Let’s get this out of the way: Manny Machado won’t sign with the Phillies because they hired his longtime coach or the Chicago White Sox because they filled their lineup with his brother-in-law and one of his best friends.
Machado almost certainly will go where he can make the most money, just like most other marquee free agents.
But if you’re serious about investing upwards of $250 million in one player for the next 8-10 years, it only makes sense to surround him with the best possible support system, especially when that player is as exceedingly gifted yet frequently enigmatic as Machado. So when the Phillies had an unexpected opening last month for a major-league infield coach, Bobby Dickerson rose to the top of their short list before getting the job late Thursday night, according to multiple sources.
Dickerson, 53, knows Machado as well as almost anyone in professional baseball. They met when Machado was 16. As an instructor with the Baltimore Orioles, Dickerson played a central role in turning Machado from a natural shortstop into a two-time Gold Glove third baseman. Over the years, they have had long talks about the All-Star that Machado is and the future Hall of Famer that he can be.

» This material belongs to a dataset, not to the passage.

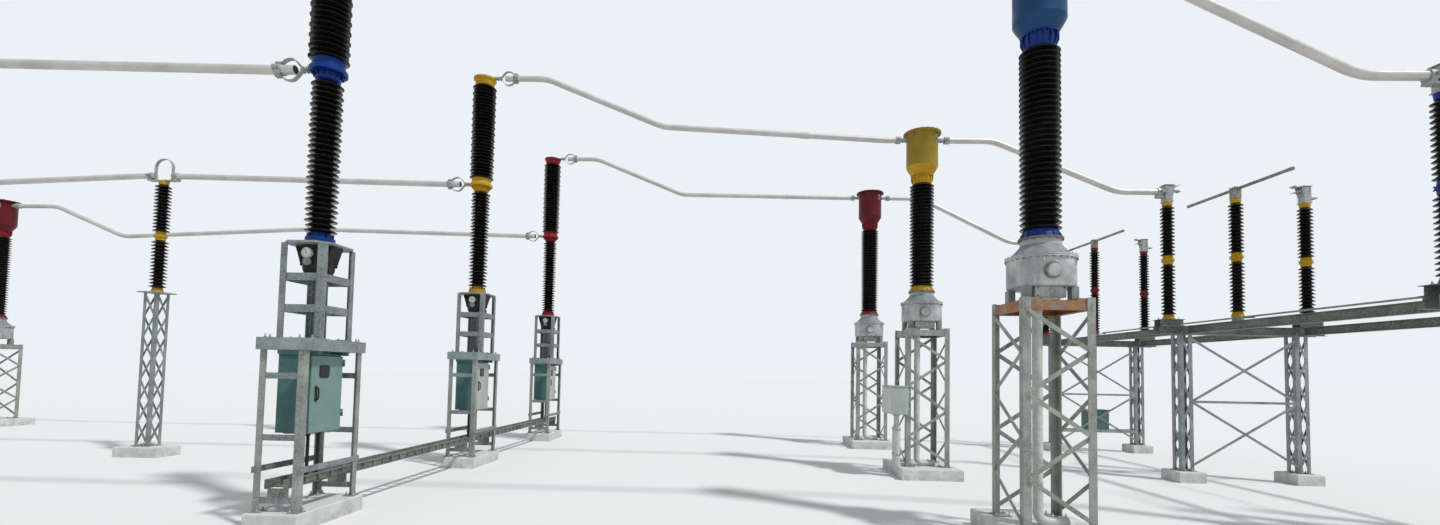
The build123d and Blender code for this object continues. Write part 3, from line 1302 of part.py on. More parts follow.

More important, Dickerson knows what makes Machado tick. By all accounts, Machado trusts Dickerson, who learned how to extract the most from a superstar who admittedly doesn’t always play the game at full speed and spawned an even larger group of critics in October when he confessed to not being “Johnny Hustle.”
Case in point: Midway through the 2012 season, with the Orioles trying to improve their defense at third base, many team officials believed Machado could make an easy transition to the position. Problem was, he grew up idolizing Alex Rodriguez and would need to be talked into moving away from shortstop. Dickerson, then a minor-league instructor, had an idea. He would tell Machado that he couldn't do it.
“I’d say, ‘Manny, why don’t you come out here and do some work at third base today? I bet you can’t hang. This is a real man’s position,’” Dickerson recalled last month in an interview with Philly.com. “Things like that, little subtle challenges. I’ve always tried to be a father figure.”
It’s worth mentioning, at this point, that Dickerson is also a darned good infield coach. He gets credit for nurturing second baseman Jonathan Schoop in Baltimore, and with Schoop, shortstop J.J. Hardy and Machado, the Orioles had perhaps the best infield defense in the majors when they won the American League East crown in 2014.
The Phillies were baseball’s worst defensive team last season. They struggled with infield shifts, a problem amplified by right-hander Jake Arrieta’s critical comments in early June. And when infield coach Jose David Flores left last month to join the Orioles' staff under new manager Brandon Hyde, it created an opportunity for the Phillies to bring in a replacement to spur improvement.
Dickerson’s usefulness, then, goes beyond merely being the Machado Whisperer. But if Machado does wind up choosing the Phillies over the aggressive White Sox or a proverbial “mystery team” that unexpectedly emerges (the New York Yankees seem to be heading in another direction after Friday’s signing of infielder DJ LeMahieu), Dickerson’s presence should help allay concerns that exist within the walls of Citizens Bank Park about Machado’s occasionally wavering effort level.
"I'll say this: When Manny puts his mind to something, it's just unbelievable to watch. He's that talented," Dickerson said. "In 2013, he was the best defensive player I've ever seen in my life. If he's locked in, he can change the game with his glove. For sure, I've seen it. The challenge is his locked-in-ness, and that's well-documented.
"What I do respect about Manny is that he owned it. He's not going to be 'Johnny Hustle.' [But] he's going to play 162 games, and when he grounds out, he's going to run three-quarters to first base. OK, that's what you're buying. And you're buying the 40 doubles and the 40 homers."
And it only helps to have someone around who understands how best to tolerate the former while maximizing the latter.